Estas últimas palabras expresan el presentimiento del fin. No obstante, el apóstol seguía recorriendo los países germánicos. Sus últimos años los consagra a la tierra de Frisia, donde había derramado los primeros sudores. La recorrió en 753, organizando nuevas iglesias. Dos años más tarde quiso tentar un supremo esfuerzo. Tenía setenta y cinco años de edad, estaba enfermo, pero nada pudo detenerle. Puso en manos de su discípulo predilecto, San Lulo, su dignidad episcopal, dejó todas las cosas en orden y se despidió entre sollozos: «Yo me voy—exclamaba—, porque el día de mi tránsito se acerca. Deseo ansiosamente esta partida, y nada puede apartarme de ella. Así, pues, preparad todas las cosas, y en el cofre de los libros colocad el lienzo en que habéis de envolver mi cuerpo.» Tomó consigo algunos clérigos y monjes, y con ellos navegó hasta Utrecht. Habiendo empezado a predicar, muchos miles de hombres y mujeres recibieron el bautismo. Designóse el 5 de junio para la imposición de las manos. El tabernáculo que debía servir de iglesia se había levantado cerca de Dockum, a la orilla del río Burda. Todo estaba dispuesto para el sacrificio: los vasos, el altar, los vestidos pontificales. Faltaba la presencia de los catecúmenos, derramados por las cercanías. En su lugar, empezaron a aparecer hombres armados de lanzas y escudos.
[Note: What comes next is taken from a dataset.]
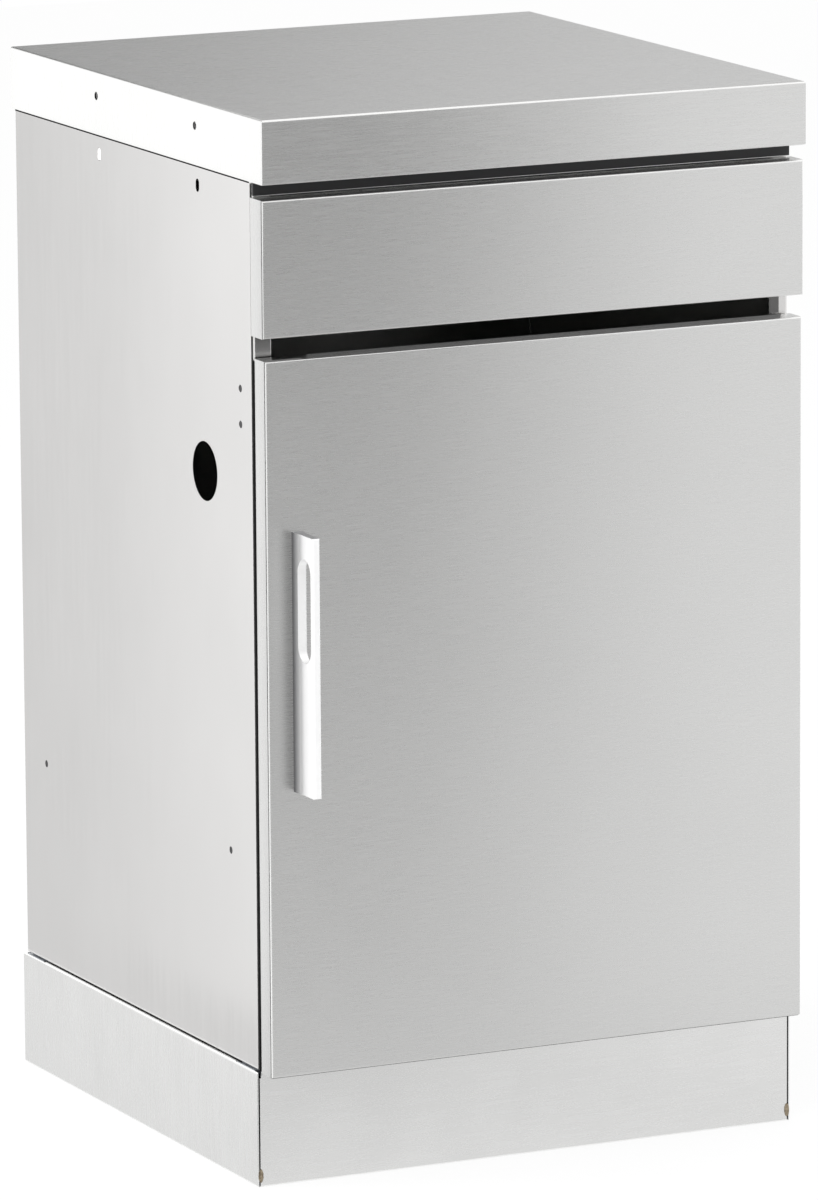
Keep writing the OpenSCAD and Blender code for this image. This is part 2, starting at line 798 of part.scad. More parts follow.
// Bushes in the eyes of the hinge arms
module hinge_bushes() {
  h = arm_t + arm_gap;
  color("#d8d4c8") for (z = z_hinges) translate([hinge_x, hinge_y, z - h / 2]) difference() {
    cylinder(d = bush_d, h = h);
    translate([0, 0, -over]) cylinder(d = pin_d + 2 * run, h = h + 2 * over);
  }
}

// Screws that hold the hinge plates to the column from inside
module hinge_screws() {
  y = y_carc + sheet_t + arm_t;
  color(ZINC) for (z = z_hinges, s = [-1, 1]) {
    bar_y([hinge_x, y, z + s * arm_screw], head_d, head_h);
    bar_y([hinge_x, y_carc, z + s * arm_screw], screw_d, y - y_carc + head_h / 2);
  }
}

// A channel that brings the runner out to the line of the column's lip
module runner_bracket() {
  h = runner_h + 2 * runner_bracket_rim;
  y0 = y_lip + over;
  color(ZINC) difference() {
    along_y(y0, y_run + runner_l - y0) translate([col_x, z_runner - h / 2]) {
      square([spacer_t, h]);
      square([in_x - col_x, spacer_t]);
      translate([0, h - spacer_t]) square([in_x - col_x, spacer_t]);
    }
    for (y = runner_screw_ys())
      bar_x([col_x - over, y, z_runner], screw_d + 2 * run, spacer_t + 2 * over);
  }
}

function runner_screw_ys() = [y_run + runner_hole_in, y_run + runner_l - runner_hole_in];

module runner_bracket_left() { mirror([1, 0, 0]) runner_bracket(); }
module runner_bracket_right() { runner_bracket(); }

// A rectangle in a runner's section, between two distances from the bracket's face
module across(u0, u1, half_h) {
  translate([-u1, -half_h]) square([u1 - u0, 2 * half_h]);
}

// Fixed member: a channel with turned-in edges, open towards the drawer box
module runner_outer() {
  color(BRIGHT) difference() {
    along_y(y_run, runner_l) translate([col_x, z_runner]) {
      difference() {
        across(0, outer_u, runner_h / 2);
        across(rail_t, outer_u - rail_t, runner_h / 2 - rail_t);
        across(rail_t, outer_u + over, hook_z);
      }
    }
    for (y = runner_screw_ys())
      bar_x([col_x - rail_t - over, y, z_runner], screw_d + 2 * run, rail_t + 2 * over);
  }
}

module runner_outer_left() { mirror([1, 0, 0]) runner_outer(); }
module runner_outer_right() { runner_outer(); }

// Low-headed screws through the fixed members into the runner brackets
module runner_screws() {
  color(ZINC) both_sides() for (y = runner_screw_ys()) {
    bar_x([col_x - rail_t - low_head_h, y, z_runner], head_d, low_head_h);
    bar_x([col_x - rail_t - low_head_h / 2, y, z_runner], screw_d, rail_t + spacer_t + screw_end);
  }
}

// Middle member: rides inside the fixed member's hooks
module runner_middle() {
  color(BRIGHT) along_y(y_run, runner_l) translate([col_x, z_runner]) difference() {
    across(mid_u, mid_end_u, mid_z);
    across(mid_u + rail_t, mid_end_u + over, hook_z);
  }
}

module runner_middle_left() { mirror([1, 0, 0]) runner_middle(); }
module runner_middle_right() { runner_middle(); }

// Drawer member: its edges run between the middle member's tracks
module runner_inner() {
  color(BRIGHT) difference() {
    along_y(y_run, runner_l) translate([col_x, z_runner]) difference() {
      across(inner_u, runner_t, inner_z);
      across(inner_u - over, runner_t - rail_t, inner_z - rail_t);
    }
    for (y = box_screw_ys())
      bar_x([box_x - over, y, z_runner], screw_d + 2 * run, rail_t + 2 * over);
  }
}

function box_screw_ys() = [y_run + box_screw_in, y_run + runner_l - box_screw_in];

module runner_inner_left() { mirror([1, 0, 0]) runner_inner(); }
module runner_inner_right() { runner_inner(); }

// Screws from inside the drawer box into the drawer members
module drawer_runner_screws() {
  inner = box_x - sheet_t;
  color(ZINC) both_sides() for (y = box_screw_ys()) {
    bar_x([inner - head_h, y, z_runner], head_d, head_h);
    bar_x([inner - head_h / 2, y, z_runner], screw_d, sheet_t + rail_t + head_h / 2 + 1);
  }
}

// Blank drawer front, folded like the door
module drawer_front() {
  color(STEEL) translate([0, y_door, z_drawer])
    tray(2 * drawer_x, drawer_face_h, drawer_t, sheet_t, fold_r);
}

// An inner panel that closes a folded front from behind
module liner(half_w, z, h, y) {
  d = sheet_t + fit;
  translate([0, y, z + d]) mirror([0, 1, 0])
    tray(2 * (half_w - d), h - 2 * d, liner_edge, sheet_t, sheet_t + fit);
}

module drawer_front_liner() {
  color(STEEL) difference() {
    liner(drawer_x, z_drawer, drawer_face_h, y_drawer_in);
    for (p = front_screw_points())
      bar_y([p[0], y_drawer_in - sheet_t - over, p[1]], screw_d + 2 * run, sheet_t + 2 * over);
  }
}

function front_screw_points() =
  [for (s = [-1, 1], z = [z_box + front_screw_up, z_box_top - front_screw_up])
    [s * (box_x - front_screw_in), z]];

// Bottom and sides of the drawer box in one folded sheet, with a rim along the top
module drawer_tray() {
  color(BRIGHT) difference() {
    along_y(y_drawer_in, y_run + runner_l - y_drawer_in) translate([-box_x, z_box]) difference() {
      rounded(2 * box_x, box_h, fold_r);
      translate([sheet_t, sheet_t])
        rounded(2 * (box_x - sheet_t), box_h - 2 * sheet_t, fold_r - sheet_t);
      translate([box_rim, box_h / 2]) square([2 * (box_x - box_rim), box_h]);
    }
    both_sides() for (y = box_screw_ys())
      bar_x([box_x - sheet_t - over, y, z_runner], screw_d + 2 * run, sheet_t + 2 * over);
  }
}

// A folded end of the drawer box, its face at y = 0
module box_end() {
  d = sheet_t + nest;
  translate([0, 0, z_box + d]) tray(2 * (box_x - d), box_h - 2 * d, box_end_edge, sheet_t, fold_r);
}

module drawer_box_front() {
  color(BRIGHT) difference() {
    translate([0, y_drawer_in, 0]) box_end();
    for (p = front_screw_points())
      bar_y([p[0], y_drawer_in - over, p[1]], screw_d + 2 * run, sheet_t + 2 * over);
  }
}

module drawer_box_back() {
  color(BRIGHT) translate([0, y_run + runner_l, 0]) mirror([0, 1, 0]) box_end();
}

// Screws from inside the box into the drawer front's inner panel
module drawer_front_screws() {
  color(ZINC) for (p = front_screw_points()) {
    bar_y([p[0], y_drawer_in + sheet_t, p[1]], head_d, head_h);
    bar_y([p[0], y_drawer_in - screw_end, p[1]], screw_d, sheet_t + screw_end + head_h / 2);
  }
}

// Rubber stops behind the drawer front, opposite the columns
module drawer_bumpers() {
  z = (z_drawer + z_drawer_top) / 2;
  color(PLASTIC) both_sides()
    bar_y([mid_col_x, y_drawer_in, z], bumper_d, drawer_gap - stop_gap);
}

// The opening in the door's rear edge through which a hinge arm reaches
module hinge_notch(z) {
  front = hinge_y - arm_w / 2 - notch_in;
  translate([hinge_x - arm_w / 2 - over, front, z - arm_half])
    cube([arm_w / 2 + pivot_in + 2 * over, y_door_in + over - front, 2 * arm_half]);
}

// Outer skin of the door
module door_skin() {
  color(STEEL) difference() {
    translate([0, y_door, z_door]) tray(2 * door_x, door_h, door_t, sheet_t, fold_r);
    for (z = z_hinges) hinge_notch(z);
    for (z = handle_zs())
      bar_y([-handle_x, y_door - over, z], handle_screw_d + 2 * run, sheet_t + 2 * over);
  }
}

function handle_zs() = [handle_mid - handle_pitch / 2, handle_mid + handle_pitch / 2];

module door_liner() {
  color(STEEL) difference() {
    liner(door_x, z_door, door_h, y_door_in);
    for (z = z_hinges) hinge_notch(z);
    for (z = handle_zs())
      bar_y([-handle_x, y_door_in - sheet_t - over, z], handle_screw_d + 2 * run, sheet_t + 2 * over);
  }
}

// Handle section: a blade with round front edges on a foot with hollow sides
module handle_section() {
  r = edge_r;
  half = handle_t / 2;
  translate([-half, -(handle_reach - r)]) square([handle_t, handle_reach - r]);
  translate([-half + r, -handle_reach]) square([handle_t - 2 * r, handle_reach]);
  for (s = [-1, 1]) translate([s * (half - r), -(handle_reach - r)]) circle(r);
  difference() {
    translate([-half - foot_out, -foot_r]) square([handle_t + 2 * foot_out, foot_r]);
    for (s = [-1, 1]) translate([s * (half + foot_r), -foot_r]) circle(foot_r, $fn = 96);
  }
}

// The handle: an extruded aluminium blade with a finger slot
module door_handle() {
  grip_y = handle_reach - grip_bar - grip_w / 2;
  color("#f0f1f1") translate([-handle_x, y_door, z_handle]) difference() {
    intersection() {
      linear_extrude(handle_h) handle_section();
      along_x(-handle_t - foot_out, 2 * (handle_t + foot_out))
        translate([-handle_reach, 0]) rounded(handle_reach + 2 * edge_r, handle_h, edge_r);
    }
    along_x(-handle_t, 2 * handle_t)
      translate([-grip_y, handle_h - grip_top - grip_h / 2]) stadium(grip_w, grip_h);
    for (s = [-1, 1])
      bar_y([0, -screw_depth - 1, handle_h / 2 + s * handle_pitch / 2],
        handle_screw_d + 2 * run, screw_depth + 2);
  }
}

// Screws from inside the door into the handle
module handle_screws() {
  color(ZINC) for (z = handle_zs()) {
    bar_y([-handle_x, y_door_in, z], handle_screw_d * hex, handle_head_h);
    bar_y([-handle_x, y_door - screw_depth, z], handle_screw_d, screw_depth + door_t + 1);
  }
}

// Sleeves that keep the door's two sheets apart under the handle's screws
module handle_spacers() {
  color(ZINC) for (z = handle_zs()) difference() {
    bar_y([-handle_x, y_door + sheet_t, z], handle_screw_d * sleeve_share, door_t - 2 * sheet_t);
    bar_y([-handle_x, y_door, z], handle_screw_d + 2 * run, door_t);
  }
}

// A folded cage inside the door that holds a hinge pin above and below the arm
module hinge_cage(z) {
  x0 = hinge_x - cage_in;
  x1 = door_x - 2 * (sheet_t + fit);
  y0 = y_door + sheet_t;
  d = door_t - 2 * sheet_t;
  color(ZINC) difference() {
    union() {
      for (s = [0, 1]) translate([x0, y0, z]) mirror([0, 0, s])
        translate([0, 0, arm_half]) cube([x1 - x0, d, cage_t]);
      translate([x0, y0, z - arm_half - cage_t / 2]) cube([cage_t, d, 2 * arm_half + cage_t]);
    }
    translate([hinge_x, hinge_y, z - arm_half - 2 * cage_t])
      cylinder(d = pin_d + 2 * run, h = 2 * arm_half + 4 * cage_t);
  }
}

module hinge_cage_lower() { hinge_cage(z_hinges[0]); }
module hinge_cage_upper() { hinge_cage(z_hinges[1]); }

// Hinge pins, each hanging by its head in the cage
module hinge_pins() {
  top = arm_half + cage_t;
  color(BRIGHT) for (z = z_hinges) translate([hinge_x, hinge_y, z]) {
    translate([0, 0, top]) cylinder(d = pin_d * pin_head_share, h = cage_t);
    translate([0, 0, -top - cage_t]) cylinder(d = pin_d, h = 2 * top + 2 * cage_t - over);
  }
}

// Steel plate on the door that meets the magnet
module strike_plate() {
  color(ZINC) translate([-nose_x - magnet_w / 2, y_door_in, z_catch - nose_h / 2])
    cube([magnet_w, strike_t, nose_h]);
}

// Rubber stops on the door's free edge, opposite the left column
module door_bumpers() {
  color(PLASTIC) for (z = [z_door + bumper_low, z_door_top - bumper_high])
    bar_y([-mid_col_x, y_door_in, z], bumper_d, door_gap - stop_gap);
}

worktop();
worktop_rib_front();
worktop_rib_rear();
worktop_nuts();
side_panel_left();
side_panel_right();
back_panel();
back_panel_screws();
base_panel();
front_rail();
rear_rail();
shelf();
shelf_rivets();
plinth_front();
plinth_back();
plinth_left();
plinth_right();
corner_bracket_front_left();
corner_bracket_front_right();
corner_bracket_rear_left();
corner_bracket_rear_right();
foot_nuts();
base_bolts();
foot_front_left();
foot_front_right();
foot_rear_left();
foot_rear_right();
catch_body();
catch_magnet();
hinge_bracket_lower();
hinge_bracket_upper();
hinge_bushes();
hinge_screws();
runner_bracket_left();
runner_bracket_right();
runner_outer_left();
runner_outer_right();
runner_screws();
runner_middle_left();
runner_middle_right();
runner_inner_left();
runner_inner_right();
drawer_runner_screws();
drawer_front();
drawer_front_liner();
drawer_tray();
drawer_box_front();
drawer_box_back();
drawer_front_screws();
drawer_bumpers();
door_skin();
door_liner();
door_handle();
handle_screws();
handle_spacers();
hinge_cage_lower();
hinge_cage_upper();
hinge_pins();
strike_plate();
door_bumpers();
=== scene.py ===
import math

import bpy
from mathutils import Matrix, Vector


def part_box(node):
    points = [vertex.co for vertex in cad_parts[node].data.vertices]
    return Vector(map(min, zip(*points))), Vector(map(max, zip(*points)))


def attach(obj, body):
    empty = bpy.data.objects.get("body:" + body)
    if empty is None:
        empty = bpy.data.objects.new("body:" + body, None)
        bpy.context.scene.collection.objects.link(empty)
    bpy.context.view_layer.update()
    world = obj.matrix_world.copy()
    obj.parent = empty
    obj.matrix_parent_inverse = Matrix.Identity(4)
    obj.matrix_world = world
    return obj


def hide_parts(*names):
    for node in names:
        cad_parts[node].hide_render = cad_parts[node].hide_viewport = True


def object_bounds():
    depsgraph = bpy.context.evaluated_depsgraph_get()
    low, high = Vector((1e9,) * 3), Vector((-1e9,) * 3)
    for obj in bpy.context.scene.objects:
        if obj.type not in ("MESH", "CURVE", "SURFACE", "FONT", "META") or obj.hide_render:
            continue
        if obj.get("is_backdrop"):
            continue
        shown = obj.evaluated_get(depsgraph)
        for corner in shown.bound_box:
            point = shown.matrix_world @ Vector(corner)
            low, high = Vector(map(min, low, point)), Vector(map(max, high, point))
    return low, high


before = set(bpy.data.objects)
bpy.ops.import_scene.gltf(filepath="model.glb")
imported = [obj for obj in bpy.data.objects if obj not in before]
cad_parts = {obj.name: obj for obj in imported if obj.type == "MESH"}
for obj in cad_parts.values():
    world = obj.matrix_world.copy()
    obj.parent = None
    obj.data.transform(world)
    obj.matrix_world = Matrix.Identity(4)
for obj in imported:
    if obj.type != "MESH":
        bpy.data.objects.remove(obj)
cadLow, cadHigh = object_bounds()
scene = bpy.context.scene
mm = 0.001  # sizes and places below are in millimetres, and Blender works in metres
reach = 4  # how far a cutter stands out on each side of a sheet's face
smoothAngle = 38  # up to this many degrees, two faces shade as one curve
print("frame loaded")


# Helpers for sizes, selection and cutting

# a CAD node's lowest and highest corner
def span(node):
    low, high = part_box(node)
    return [c / mm for c in low], [c / mm for c in high]


# whether a length in metres lies at a place in millimetres
def at(value, place, gap=0.03):
    return abs(value - place * mm) < gap * mm


# a test for edges that lie at the given places, and along an axis where one is given
def edgesAt(along=None, **places):
    def test(start, end):
        if along and abs(getattr(start, along) - getattr(end, along)) < 0.1 * mm:
            return False
        return all(at(getattr(point, axis), place)
                   for axis, place in places.items() for point in (start, end))
    return test


def deselectAll():
    bpy.ops.object.select_all(action="DESELECT")


def activate(piece):
    deselectAll()
    piece.select_set(True)
    bpy.context.view_layer.objects.active = piece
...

A media mañana la llanura estaba cubierta de guerreros. Los pajes, los neófitos y los clérigos corrieron a las armas, dispuestos a defender a su maestro, pero el hombre de Dios apareció a la puerta de la tienda, diciendo: «Dejad las espadas, hijos míos; acordaos que la Escritura nos enseña a devolver bien por mal. Este día es el que yo he deseado siempre, la hora de mi liberación. Sed fuertes en el Señor, esperad en Él, y Él salvará nuestras almas.» Apenas había dicho estas palabras, cuando una muchedumbre de bárbaros se arrojó sobre él y le mató. Después asaltaron las tiendas, derramaron el vino del sacrificio y echaron al aire los libros. Los cristianos recogieron el cuerpo del santo y le llevaron a Maguncia. Junto a él, y teñida con su sangre, se encontró una copia del libro de San Ambrosio sobre las Ventajas de la muerte.

Dios había reservado al gran apóstol una muerte digna de su vida. Nada falta a su gloria: ni el heroísmo del mártir, ni la intrepidez del misionero, ni la grandeza del obispo, ni la austeridad del monje, ni la bella aureola de gracia y de bondad con que supo plegarse a su época para dominarla. No se aisló como San Columbano; se hizo esclavo de todos, recogió todas las buenas inspiraciones, de dondequiera que viniesen, para hacer de ellas una realidad. Esto explica la eficacia de su obra, y aquí está su gloria más alta.